Leaky roofs can damage interior belongings, foster mold growth and even spark electrical fires if water runs into your cabin’s walls. You should ideally inspect your roof once or twice per year to detect issues like loose shingles.  

However, preventive maintenance won’t keep Mother Nature from depositing a heavy branch that leaves you with a hole. In such cases, a plastic tarp is your best friend until professional roofers arrive. Spread it out, ensuring it covers both the damaged and adjacent undamaged areas to prevent it from spreading until the calvary pulls in. Secure it with screws or nails to keep a stiff wind from blowing your patch away. 


4. Clogged Chimney 

That cozy fireplace in your cabin can choke you with fumes if critters nest in your flue, sending smoke billowing back into your abode. Creosote can also build up, creating a fire hazard. Cleaning a clogged chimney takes a ladder and a little courage, but going the DIY route might eliminate the need for a sweep. 

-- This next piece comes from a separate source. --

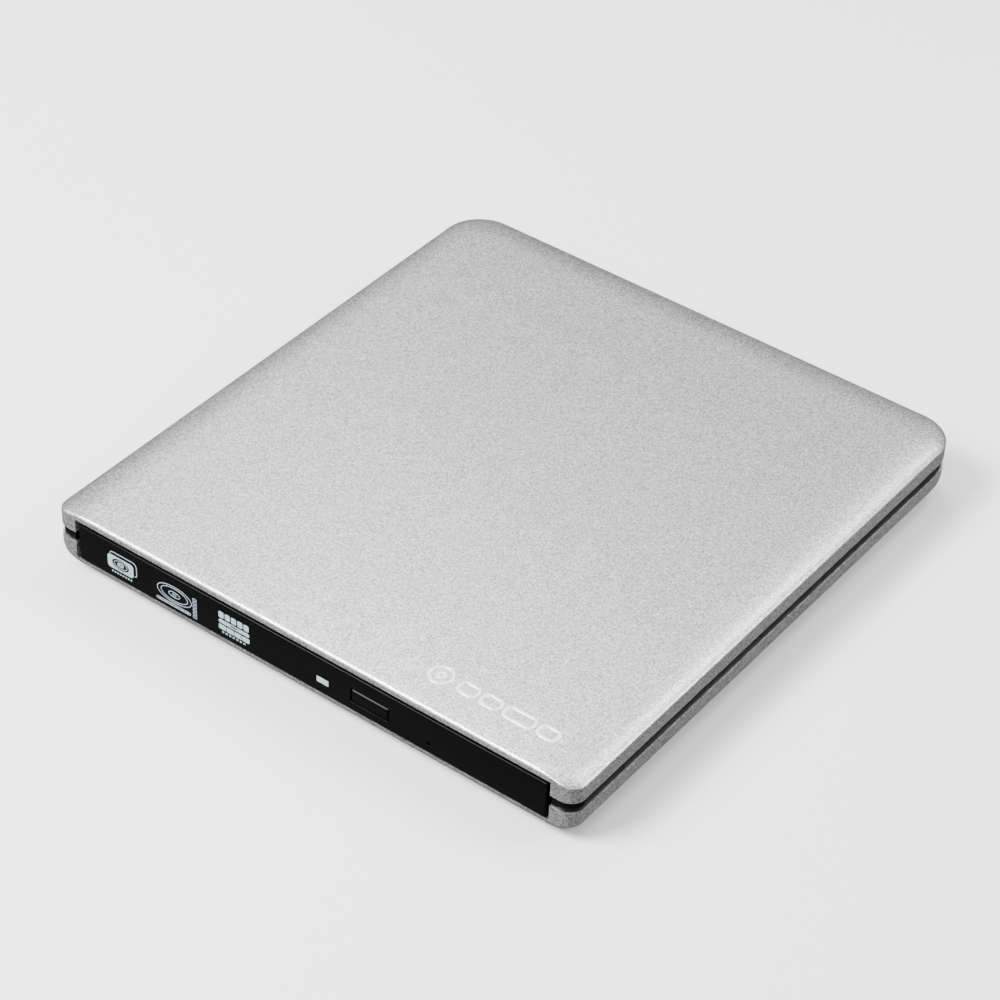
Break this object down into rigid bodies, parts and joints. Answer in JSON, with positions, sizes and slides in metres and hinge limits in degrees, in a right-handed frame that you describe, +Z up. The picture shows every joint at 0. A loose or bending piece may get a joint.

You’ll need PPE, including glasses and a mask to guard against soot and dust. You’ll also need a ladder, hard hat, safety harness and a special brush. Before you climb onto your roof, put a drop cloth around the base of your chimney to catch any debris that falls into your cabin. Secure and don your harness and have a second person on the ground to monitor the ladder.  

Begin by removing the chimney cap and then shine a light within to confirm nothing living there is going to emerge and startle you. Scrub the flue thoroughly with the brush, using a vigorous up-and-down motion to dislodge any unseen nests and scrub away creosote. If you do see a nest, you might be able to remove it yourself, although spying eggs or critters within warrants a call to the game warden for help. 

Shine a flashlight down once more to ensure you have cleared any obstructions and replace the cap. Finish by cleaning out the fireplace, using a shop vac or broom to remove creosote and debris from the bottom up. Run preventive maintenance by occasionally burning a special creosote removal log, available at most home supply stores. 


Master These Emergency Cabin Repair Fixes 

Living far from the nearest repair shop means it can take weeks for a professional to arrive. Knowing how to perform the emergency cabin repairs above safeguards the value of your investment.  

Knowing what to do in an emergency increases your sense of confidence. Whether you live off-grid full-time or part-time, having the requisite know-how to manage cabin repair emergencies makes you a more responsible homeowner.